8. Me...Jane: Jane Goodall, one of the world's leading scientists, always had dreams of the jungle! This beautifully illustrated book focuses on those dreams and how one day they became a reality. I love the way that this story is written because it just seems to have a way of telling kids that their goals are important. I also love how the ending switches from illustrations to a photograph of Jane with a chimpanzee! Here are some activities that focus on the craft of the writing in addition to the lessons learned.
9. Thank you, Mr. Falker: This book also available on Storyline Online takes a peek at a struggling reader who is helped greatly by her teacher. Get ready teachers, you will most likely shed a few tears on this one! The wonderful surprise ending lets students in on the fact that the "struggling reader" is actually the author, Patricia Polacco herself.
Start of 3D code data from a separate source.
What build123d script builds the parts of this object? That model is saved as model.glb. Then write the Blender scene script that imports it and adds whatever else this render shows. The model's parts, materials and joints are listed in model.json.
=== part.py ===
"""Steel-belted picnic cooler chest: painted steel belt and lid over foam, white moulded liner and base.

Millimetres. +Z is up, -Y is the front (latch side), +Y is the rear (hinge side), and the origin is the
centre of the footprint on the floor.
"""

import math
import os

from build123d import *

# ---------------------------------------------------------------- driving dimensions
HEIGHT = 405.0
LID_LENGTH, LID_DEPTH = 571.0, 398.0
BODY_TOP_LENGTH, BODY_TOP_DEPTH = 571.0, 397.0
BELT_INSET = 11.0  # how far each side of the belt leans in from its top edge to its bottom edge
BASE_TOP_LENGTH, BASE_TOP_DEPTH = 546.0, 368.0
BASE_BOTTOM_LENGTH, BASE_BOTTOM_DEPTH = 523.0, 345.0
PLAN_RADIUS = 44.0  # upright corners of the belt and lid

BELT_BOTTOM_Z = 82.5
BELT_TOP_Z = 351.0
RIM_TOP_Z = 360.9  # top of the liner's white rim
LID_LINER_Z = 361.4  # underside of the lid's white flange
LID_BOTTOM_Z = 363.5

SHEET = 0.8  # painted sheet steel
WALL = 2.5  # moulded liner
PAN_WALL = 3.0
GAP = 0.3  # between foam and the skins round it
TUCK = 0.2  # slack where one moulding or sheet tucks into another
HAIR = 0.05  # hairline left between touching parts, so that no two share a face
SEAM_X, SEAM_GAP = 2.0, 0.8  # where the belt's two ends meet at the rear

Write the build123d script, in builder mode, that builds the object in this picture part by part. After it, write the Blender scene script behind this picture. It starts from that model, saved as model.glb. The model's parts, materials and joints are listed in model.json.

10. Emmanuel's Dream: And last but not least, a relatively new book to me, Emmanuel's Dream! Emmanuel is born in Ghana with only one functioning leg. He faces MANY hardships in life that would have caused any people to give up, but Emmanuel doesn't give up. In fact, he sets out on a journey to show the world that disabled people are still capable of doing amazing things in life.
A couple of weeks ago Amy and I finished a Special Edition: Rooted in Reading unit for Emmanuel's Dream! There is so much goodness is this book that we thought significant time could be sent digging into it!
I hope you found at least one new book to use in your classroom! I truly believe that the FUTURE of the world is in our classroom. I know that teachers can handle that challenge!